In June, the famous investigative journalist Seymour Hersh published an article in the German paper Die Welt, based on information from a “senior adviser to the US intelligence community”, which maintained that there had been no sarin strike on Khan Shaykhun. Instead a meeting of jihadist leaders in “a two-storey cinder-block building” had been bombed by the Syrian air force with the support of the Russians and with Washington’s full knowledge. The fertilisers and disinfectants in the basement, he claimed, had caused the mass poisoning. (Again, this possibility was examined and discredited by the OPCW).

So which building was he talking about? I asked Hersh to give me its coordinates: the most basic evidence you would expect to support a claim of this nature. The Terraserver website provides satellite imagery that makes it possible to check for any changes to the buildings in Khan Shaykhun, from one day to the next. But when I challenged him to provide them, first he sent me links to claims made by Theodore Postol, then he told me that the images are not sufficiently “precise and reliable”. As every building is clearly visible, I find this claim hard to understand.

Scepticism of all official claims is essential, especially when they involve weapons of mass destruction, and especially when they are used as a pretext for military action – in this case Tomahawk missiles fired on Donald Trump’s orders from a US destroyer on April 7. We know from Iraq not to take any such claims on trust. But I also believe there is a difference between scepticism and denial. While in the fog of war, there will always be some doubt, as the OPCW’s report acknowledges, there is no evidence to support the alternative theories of what happened at Khan Shaykhun. Propaganda by one side does not justify propaganda by another.

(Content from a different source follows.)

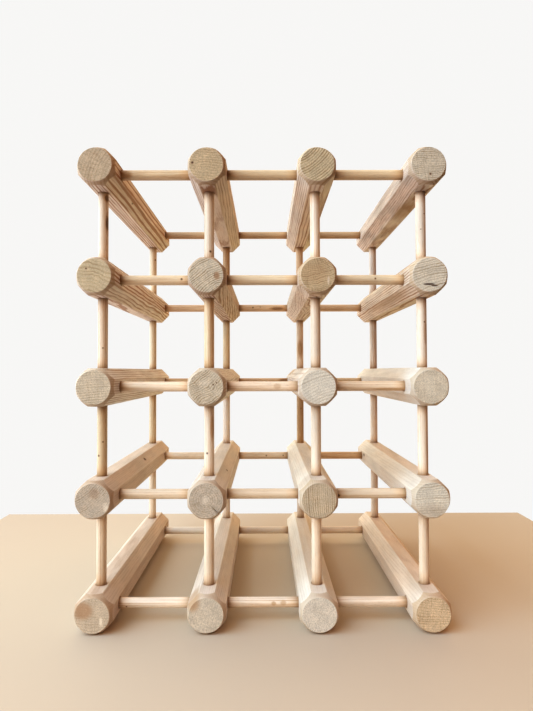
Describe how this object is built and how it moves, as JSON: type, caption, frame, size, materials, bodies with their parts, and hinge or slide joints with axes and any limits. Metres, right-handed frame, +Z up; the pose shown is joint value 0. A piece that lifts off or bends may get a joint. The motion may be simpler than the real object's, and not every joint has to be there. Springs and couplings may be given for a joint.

In Vox last week, David Roberts suggested that America is facing “an epistemic crisis”, caused by the conservative rejection of all forms of expertise and knowledge. Politics in the US and elsewhere is now dominated by wild conspiracy theories and paranoia – the narrative platform from which fascism arises. This, as Roberts proposes, presents an urgent threat to democracy. If the scourges of Establishment propaganda promote groundless stories developed by the alt-right, we are in even deeper trouble than he suggests.